Buli-Buli Lima Kaki adalah judul buku kumpulan puisi karya Nirwan Dewanto yang diterbitkan oleh Gramedia Pustaka Utama pada tahun 2010. Buku setebal 168 halaman (55 judul puisi) dengan ISBN 978-979-22-6443-2, ini mengantarkan Nirwan Dewanto memenangi kali ke-dua Penghargaan Kusala Sastra Khatulistiwa untuk kategori puisi pada tahun 2011. Sebelumnya, tahun 2008, Nirwan juga meraih penghargaan serupa melalui karyanya, Jantung Lebah Ratu.[1][2][3][4]
Latar belakang
Lebih dari setengah dari kumpulan puisi Buli-Buli Lima Kaki karya Nirwan Dewanto ini merupakan prosa lirik. Jumlah yang cukup signifikan dibanding dengan total keseluruhan puisi dalam buku ini yang berjumlah 55 judul puisi. Sekilas susunan sajak itu tampak sebagai prosa karena larik-lariknya relatif lebih panjang dari sebagian besar sajak. Itulah antara lain sebabnya sajak seperti ini disebut prosa liris, prosa yang mengandung ciri-ciri puisi lirik, jenis puisi ini lebih merupakan pengungkapan perasaan daripada pengisahan peristiwa.

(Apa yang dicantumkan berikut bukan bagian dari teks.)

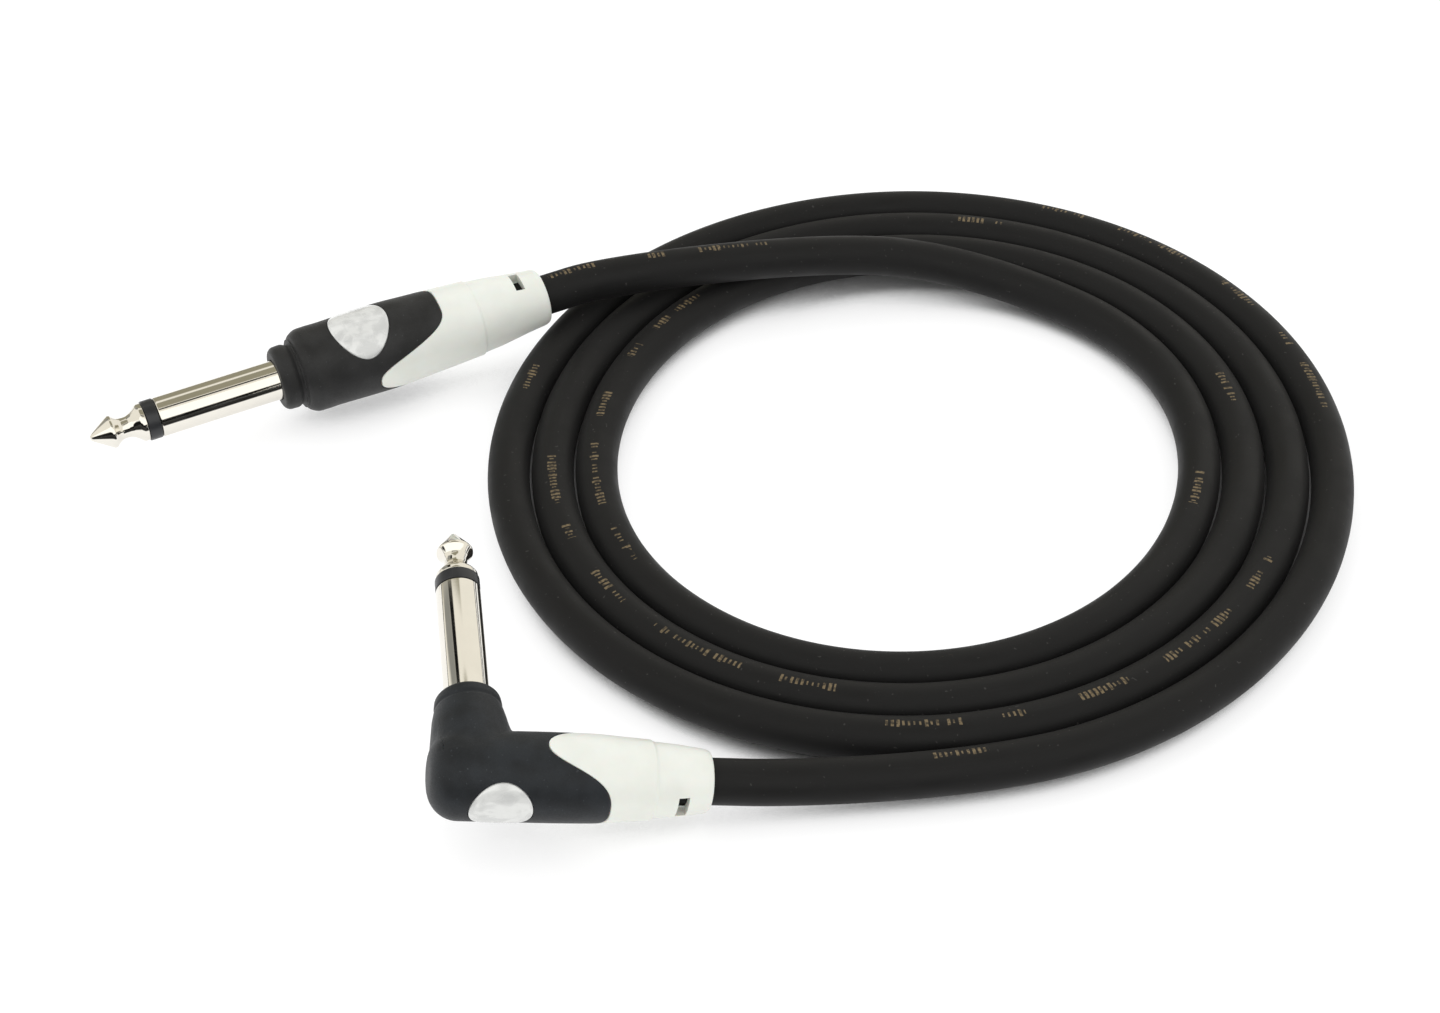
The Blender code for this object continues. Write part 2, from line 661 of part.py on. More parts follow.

Membaca Buli-Buli Lima Kaki seperti bertualang ke wilayah-wilayah baru. Di dalamnya disebut hal-hal yang pernah dikenal tetapi tak sama lagi. Puisi-puisi yang dimuatnya menghimpun itu semua menjadi tampilan baru. Hal-hal yang biasa ditemui sehari-hari seperti tiba-tiba menampilkan diri mereka dengan caranya sendiri. Ragam dunia ditegaskan dengan kemeriahan dan kekhasan benda-benda. Pembaca harus mengenalinya lagi seperti ketika belajar menamai benda-benda untuk pertama kalinya. Perlu kepekaan baru dan menyetel indra agar tak terjebak dengan persepsi klise-usang. Perlu pikiran dan tenaga baru untuk dapat menyusuri dan menikmati liku-liku dan liuk-liuk dunia yang tampil di sana. Perlu siap terkejut dan melepas hasil-hasil pengenalan lama. Karena itu, Nirwan juga mengambil banyak unsur dari hal-hal yang pernah ada di dunia, baik dari sumber-sumber alamiah di alam maupun hasil kreasi manusia seperti lagu, teater, sains, pepatah, dan banyak lagi. Tetapi unsur-unsur itu tidak diperlakukan sebagai rujukan atau representasi. Unsur-unsur itu diperlakukan sebagai presentasi, sesuatu yang menampilkan dirinya sendiri. Unsur-unsur itu juga tidak diperlakukan sebagai bagian dari sumbernya. Mereka dirangkai secara baru dalam puisi sebagai himpunan yang punya prinsip perpaduan tersendiri. Itu semua ikut menentukan watak, wajah, dan gerak-gerik himpunan yang memadukannya. Seakan-akan setiap unsur punya aturan tersendiri meski mereka terhimpun dan dihitung sebagai satu. Jika puisi adalah ikhtiar untuk melampaui bahasa dengan bahasa, maka Buli-Buli Lima Kaki adalah ikhtiar yang berhasil. Dalam puisi-puisi Nirwan Dewanto itu bahasa melampaui fungsinya sehari-hari sebagai alat komunikasi dan ekspresi. Bahasa di sana memungkinkan dunia tampil sebagai presentasi, bukan sebagai representasi. Puisi-puisi itu tidak mewakili atau merujuk kepada apa yang ada di tempat lain, melainkan menampilkan “dunia” tersendiri yang “ada di sini dan kini”. Apa yang luput oleh bahasa, yang tak terkatakan dalam keseharian, ditampilkan di sana. Eksplorasi bahasa bahkan sampai keluar batas-batas pemaknaan yang pernah ditegaskan terdahulu memungkinkan puisi-puisi itu menjalani ikhtiar puitis hingga menghasilkan kebaruan, mencapai kemungkinan-kemungkinan presentasi dunia secara baru.